British oil and gas exploration company Cairn Energy has managed to get an order from a French court, Tribunal Judiciaire de Paris, to freeze 20 properties worth 20 million euros owned by the Indian government in Paris. Coming on July 8, the order is just one of various modes to claim an arbitration award of $1.2 billion that the energy major won against the Indian government at the arbitral tribunal at The Hague in December. The tribunal ruled that the Indian government’s move of retrospective tax was illegitimate and directed it to pay $1.2 billion plus taxes. After penalties and interest, the amount has increased to $1.7 billion.
“Enforcement of an international arbitral award is a real challenge in India, along with timing issues,” says Deepak Thakur, partner at L&L Partners. “But it not true in certain foreign jurisdictions like France where Cairn Energy appears to have obtained favourable attachment orders against 20 assets of the government of India. Attachment of assets may not give Cairn Energy any immediate relief, but will definitely give them an upper hand in securing their award money.” Realisation of the entire award money by Cairn Energy may turn out to be a long-drawn process, especially as the government of India may appeal against the award.

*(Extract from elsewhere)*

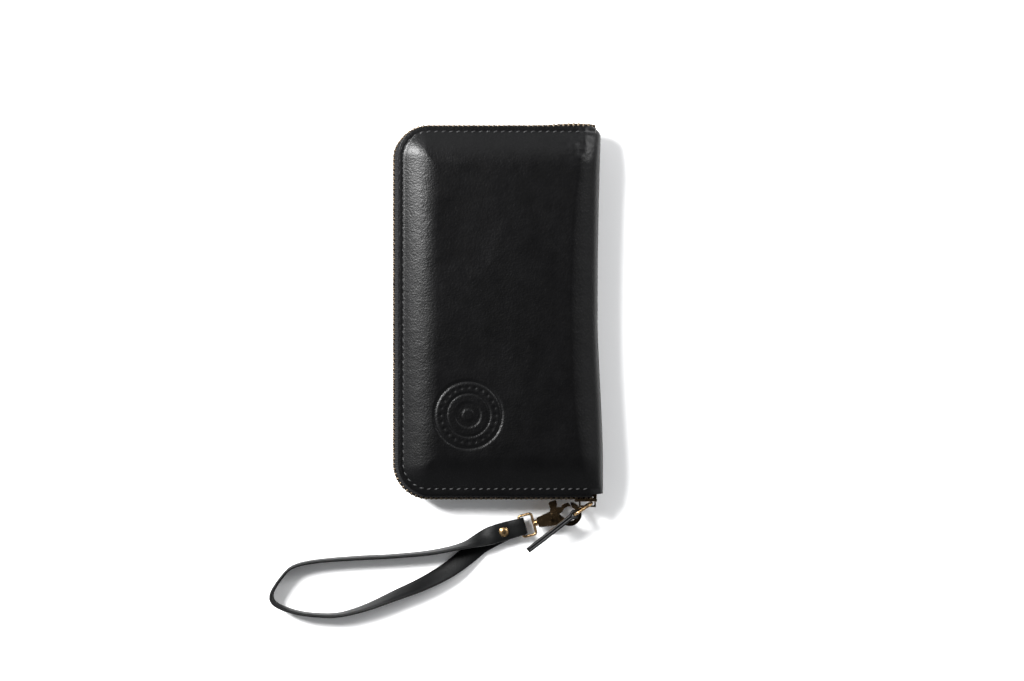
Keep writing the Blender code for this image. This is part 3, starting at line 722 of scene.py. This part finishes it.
def skin_depth(x, y, front):
    """Depth of the outer leather below the flat middle, before the roll into the spine."""
    inside = depth_inside(x, y)
    depth = pillow_depth(inside) + 0.22 * bell(inside - STITCH_INSET, 0.8)
    if not front:
        return depth
    slow = noise.noise(Vector((x * 0.03, y * 0.022, 3.1)))
    fine = noise.noise(Vector((x * 0.11, y * 0.09, 7.7)))
    middle = min(1.0, max(0.0, inside - 4.0) / 12.0)
    depth -= middle * (0.35 * slow + 0.1 * fine)
    return depth + mark_depth(x, y)


def corner_wrinkle(x, y):
    """Small folds where the leather turns the upper spine corner."""
    reach = bell(math.hypot(x - 45.0, y - 91.0), 9.0)
    folds = noise.noise(Vector((x * 0.2 + y * 0.12, y * 0.34 - x * 0.1, 1.7)))
    return 0.95 * reach * folds


def sheet_columns(inset, right, dense):
    """Column places from the left edge to the right: closer round the corners."""
    radius = max(CORNER_RADIUS - inset, 2.0)
    left = COVER_LEFT + inset
    columns = [left + radius * (1.0 - math.cos(math.radians(a))) for a in range(0, 90, 5)]
    if dense:
        mark_end = MARK_CENTRE[0] + MARK_RADIUS + 1.0
        columns += [x for x in spread(columns[-1] + 0.6, mark_end, 0.45) if x < mark_end]
        columns += spread(mark_end, right, 1.1)
    else:
        columns += spread(columns[-1] + 1.2, right, 1.8)
    return columns


def row_shares(dense):
    """Row places as shares of the half length, closer at the ends and round the mark."""
    if not dense:
        return [-1.0, -0.995] + spread(-0.985, 0.985, 0.022) + [0.995, 1.0]
    low = (MARK_CENTRE[1] - MARK_RADIUS - 1.0) / HALF_LENGTH
    high = (MARK_CENTRE[1] + MARK_RADIUS + 1.0) / HALF_LENGTH
    rows = [-1.0, -0.997, -0.993] + spread(-0.987, low, 0.008)[:-1] + spread(low, high, 0.0046)
    return rows + spread(high, 0.987, 0.01)[1:] + [0.993, 0.997, 1.0]


def half_width(x, inset, half_length):
    """Half the sheet's extent along Y at this column."""
    radius = max(CORNER_RADIUS - inset, 2.0)
    centre = COVER_LEFT + inset + radius
    if x >= centre:
        return half_length
    return half_length - radius + math.sqrt(max(0.0, radius * radius - (centre - x) ** 2))


def layer(name, front, look, inset, right, height, thickness):
    """An inner sheet over the padded outline."""
    columns = sheet_columns(inset, right, False)
    shares = row_shares(False)
    points = []
    for x in columns:
        reach = half_width(x, inset, HALF_LENGTH - inset)
        for share in shares:
            y = share * reach
            points.append((x, y, mirrored(height(x, y), front)))
    faces = turned(grid_faces(len(columns), len(shares)), front)
    obj = store(name, points, faces, look)
    modifier(obj, "SOLIDIFY", thickness=thickness * MM, offset=-1.0)
    return obj


def cover_points(front, dense):
    """Rows of points over the cover and round into its half of the spine."""
    columns = sheet_columns(0.0, ROLL_FROM, dense)
    shares = row_shares(dense)
    points = []
    for x in columns:
        reach = half_width(x, 0.0, HALF_LENGTH)
        points += [(x, share * reach, skin_depth(x, share * reach, front)) for share in shares]
    for step in range(1, ROLL_STEPS + 1):
        for share in shares:
            y = share * HALF_LENGTH
            start, end = roll_x(y), spine_x(y)
            if step <= FLAT_STEPS:
                x = ROLL_FROM + (start - ROLL_FROM) * step / FLAT_STEPS
                points.append((x, y, skin_depth(x, y, front)))
                continue
            angle = math.radians(90.0 * (step - FLAT_STEPS) / (ROLL_STEPS - FLAT_STEPS))
            base = skin_depth(start, y, front)
            x = start + (end - start) * math.sin(angle)
            z = roll_depth(start, end, math.sin(angle), base)
            squeeze = 1.0 - (1.0 - SPINE_HALF_LENGTH / HALF_LENGTH) * (1.0 - math.cos(angle))
            points.append((x, y * squeeze, z))
    if front:
        points = [(x, y, z + corner_wrinkle(x, y)) for x, y, z in points]
    return points, len(shares), len(columns) + ROLL_STEPS


def make_cover(side, front):
    """One half's outer leather with its share of the spine; the front has the mark."""
    points, across, count = cover_points(front, front)
    points = [(x, y, THICKNESS - z if front else max(z, 0.0)) for x, y, z in points]
    faces = turned(grid_faces(count, across), front)
    obj = store(side + "_leather_shell", points, faces, [COVER_LEATHER, EDGE_LOOK])
    modifier(obj, "SOLIDIFY", thickness=LEATHER * MM, offset=-1.0, material_offset_rim=1)
    bevel(obj, 0.32, 2, 60.0)
    fixed(obj)
    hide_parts(side + "_cover")
    if front:
        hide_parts("spine_leather")
    blend_to_spine(obj, side)


def blend_to_spine(obj, side):
    if side == "back":
        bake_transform(obj)
    else:
        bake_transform(obj)


def rolled_top(depth_below):
    """Height of an inner layer that keeps a set depth under the outer leather."""

    def height(x, y):
        start, end = roll_x(y), spine_x(y)
        depth = pillow_depth(depth_inside(x, y))
        if x > start:
            depth = roll_depth(start, end, (x - start) / (end - start), depth)
        return depth + depth_below

    return height


def lining_height(x, y):
    rise = LINING_MIDDLE_DEPTH - LINING_EDGE_DEPTH
    return LINING_EDGE_DEPTH + rise * crown(depth_inside(x, y))


def make_inner_layers(side, front):
    """Foam, then board, lining and card slots, from the cover inwards."""
    foam = layer(side + "_foam_pad", front, FOAM_LOOK, 8.0, 44.0, rolled_top(1.7), 0.9)
    board = layer(side + "_stiff_board", front, BOARD_LOOK, 10.0, 43.0, rolled_top(2.9), 0.8)
    for obj, slot, node in ((foam, "foam", "_foam"), (board, "board", "_board")):
        bevel(obj, 0.15, 1, 60.0)
        rides(fixed(obj), side, slot, side + node)
    lining = layer(side + "_lining_leather", front, LINING_LOOK, 2.0, STITCH_END, lining_height, LINING)
    bevel(lining, 0.15, 2, 60.0)
    rides(fixed(lining), side, "lining_leather", side + "_lining")
    make_card_slots(side, front)


def slot_height(y, number):
    level = LINING_MIDDLE_DEPTH + LINING + 0.3 + SLOT_PITCH * number
    return level + 3.9 * (1.0 - crown(HALF_LENGTH - abs(y)))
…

According to Thakur, the Cairn arbitration process has exposed the difference between the words and actions of the government of India. “On one hand, the government is showcasing India as an investor-friendly host country by promoting various schemes such as ‘ease of doing business’ and Make in India. On the other hand, it refuses to recognise and enforce any binding contract with the foreign investor or the legally enforceable arbitral awards passed against it,” says Thakur.
The controversy developed after the Indian government in 2012 introduced a retrospective income tax law when Pranab Mukherjee was finance minister. The government brought in a tax clarification mandating retrospective tax demands over deals going back to 1962. The retrospective clarification to the Income Tax Act, 1961, virtually amended the law to ensure cross-border transaction deals are taxable.
The tax amendment affected several deals such as Vodafone-Hutchison, GE’s sale of 60 per cent stake in Genpact to two private equity firms and Tata Industries’ purchase of AT&T stake in Idea Cellular. Then finance secretary R.S. Gujral had disclosed that the clarification could earn the state exchequer Rs 35,000-40,000 crore in backdated revenues.
Notably, the Supreme Court has ruled against retrospective reading of the law by tax officials in the Vodafone case, but Parliament has passed a law mandating retrospective taxation over “transfer of Indian assets.” In 2006, Cairn tried to consolidate all its Indian assets under one company—Cairn India Limited—by transferring Cairn UK shares. This meant transferring of shares from non-Indian companies to an Indian holding company. Later, when Cairn divested around 30 per cent of its shares through an IPO, mining company Vedanta acquired most of these shares, but Cairn UK was not allowed to transfer its 9.8 per cent stake in Cairn India. Indian tax sleuths claimed that Cairn UK must pay capital gains tax of over Rs 6,000 crore for the 2006 transaction even though it was cleared by them at that time.
In 2014, after retrospective income tax legislation was introduced, Cairn received a notice from India’s income tax department on the preliminary assessment of Rs 10,247 crore tax liability. In 2015, the tax demand was raised to Rs 24,503 crore. Cairn called the tax illegitimate and initiated international arbitration.
Till the filing of this report, the Indian government claimed it wasn’t aware of any such proceedings and was waiting for the communication, while the energy giant said the company prefers “an agreed, amicable settlement with the government of India to draw this matter to a close”. According to senior government officials, negotiation are still on to reach an amicable solution, while tax and arbitration experts believe the government should start enforcing the contracts and arbitral award, even if they go against it, in order to attract good and serious investments.